◆ Work to do:
Read through the data and count the lines that contain the string "each"; give only the result.

* * * * * * * * *

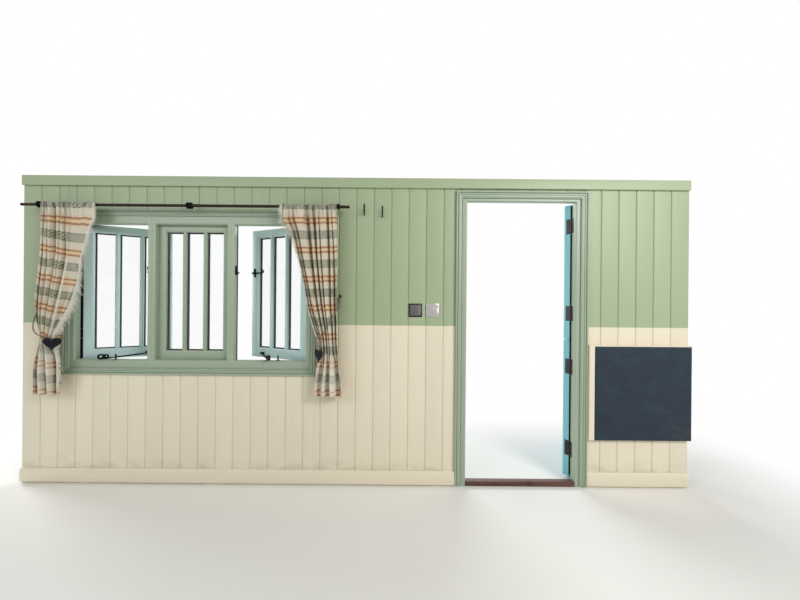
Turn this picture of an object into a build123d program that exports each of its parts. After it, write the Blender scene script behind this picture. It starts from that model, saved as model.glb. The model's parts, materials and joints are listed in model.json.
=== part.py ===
from build123d import *
from math import atan2, cos, degrees, radians, sin
import os

os.makedirs("parts", exist_ok=True)

# Side wall of a shepherds hut with a three-light casement window and a stable door.
# X runs along the wall, +Y points outdoors and +Z up. The origin is on the underside of
# the sole plate, half way along the wall and on the middle plane of the studs.

# Wall build-up
BOARD_COVER = 112
BOARD_COUNT = 38
WALL_LENGTH = BOARD_COUNT * BOARD_COVER
WALL_HEIGHT = 1963
STUD = 50
LINING = 12
CLADDING = 20
FLOOR_FINISH = 14
SKIRTING_HEIGHT = 84
SKIRTING_THICK = 15
CORNICE_HEIGHT = 63
CORNICE_THICK = 15
NOGGIN_HEIGHT = 980

# Window frame, measured between the arrises of its inner face
WINDOW_CENTRE = -1060
WINDOW_CLEAR_WIDTH = 1475
WINDOW_CLEAR_BOTTOM = 791
WINDOW_HEAD_DROP = 226
MULLION = 50
WINDOW_JAMB = 54
WINDOW_HEAD = 77
WINDOW_SILL = 78
REBATE = 15
RUNNING_GAP = 5

# Window sashes
SASH_THICK = 44
SASH_STILE = 52
SASH_TOP_RAIL = 51
SASH_BOTTOM_RAIL = 65
GLASS = 4
LEFT_CASEMENT_ANGLE = 27
RIGHT_CASEMENT_ANGLE = 24
CASEMENT_PIN_RADIUS = 4
CASEMENT_HINGE_HEIGHT = 60
CASEMENT_HINGE_INSET = 130
HINGE_PLATE = 2

# Window ironmongery
FASTENER_HEIGHT = 1372
FASTENER_PLATE = (20, 62)
FASTENER_THICK = 3
LEVER_LENGTH = 90
LEVER_WIDTH = 9
LEVER_NOSE = 20
LEVER_UPTURN = 24
STAY_LENGTH = 290
STAY_WIDTH = 12
STAY_THICK = 6
STAY_CLEAR = 11
STAY_EYE = 8
STAY_CURL = 15
PEG_RADIUS = 3.5
PEG_HEIGHT = 28
PEG_PITCH = 71
LEFT_STAY_PIVOT = 350
RIGHT_STAY_PIVOT = 377
FIRST_PEG_FROM_HINGE = 262
PEG_SETBACK = 17

# Architraves round the window and the doorway
WINDOW_ARCHITRAVE = 40
DOOR_ARCHITRAVE = 46
ARCHITRAVE_BEAD = 16
ARCHITRAVE_FASCIA_THICK = 13
ARCHITRAVE_BEAD_THICK = 19
ARCHITRAVE_LAP = 15
DOOR_ARCHITRAVE_LAP = 13

# Door frame and stable door
DOOR_CENTRE = 1059
DOOR_CLEAR_WIDTH = 700
DOOR_JAMB = 60
DOOR_HEAD = 52
DOOR_HEAD_DROP = 87
THRESHOLD_TOP = 33
THRESHOLD_REBATE = 21
DOOR_THICK = 44
DOOR_BOARD_THICK = 20
DOOR_STILE = 95
DOOR_RAIL = 95
DOOR_BRACE = 80
DOOR_SPLIT = 930
DOOR_OPEN_ANGLE = 150
DOOR_PIN_RADIUS = 5.5
DOOR_HINGE_HEIGHT = 100
DOOR_HINGE_PLATE_WIDTH = 30
DOOR_HINGE_CORE = 3
PIN_CLEARANCE = 0.3
LOWER_HINGE_INSETS = (191, 176)
UPPER_HINGE_INSETS = (173, 144)

# Door furniture
LATCH_CASE = (100, 22, 75)
LATCH_INSET = 18
LATCH_BELOW_SPLIT = 120
KNOB_RADIUS = 24
BOLT_LENGTH = 150
BOLT_WIDTH = 30
BOLT_INSET = 60
BOLT_RADIUS = 5

# Curtain pole and curtains
POLE_CENTRE = -1050
POLE_LENGTH = 2032
POLE_RADIUS = 9
POLE_ABOVE_FRAME = 23
POLE_STAND_OFF = 70
BRACKET_RING = 11
BRACKET_RING_WIDTH = 9
BRACKET_COLLAR_PITCH = 18
BRACKET_PLATE = (44, 18)
BRACKET_PLATE_THICK = 4
BRACKET_RISE = 21
BRACKET_ARM = 4
MIDDLE_BRACKET_SHIFT = 25
CURTAIN_DEPTH = 60
SOFT_CLEARANCE = 0.3
HEADING_ABOVE_POLE = 14
CURTAIN_DROP = 1179

# Edges of each curtain, as distances in from its end of the pole and drops below the pole
LEFT_OUTER_EDGE = [(121, 60), (116, 310), (97, 560), (99, 700), (124, 815), (106, 890), (81, 1020)]
LEFT_INNER_EDGE = [(465, 70), (436, 140), (386, 320), (366, 470), (331, 610), (276, 720), (229, 826),
                   (254, 940), (260, 1060)]
RIGHT_OUTER_EDGE = [(78, 60), (71, 310), (78, 560), (74, 720), (70, 855), (58, 970), (41, 1110)]
RIGHT_INNER_EDGE = [(414, 70), (366, 160), (316, 310), (278, 466), (244, 640), (201, 780), (178, 860),
                    (206, 1000), (215, 1110)]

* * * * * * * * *

◆ Solution to this task:
2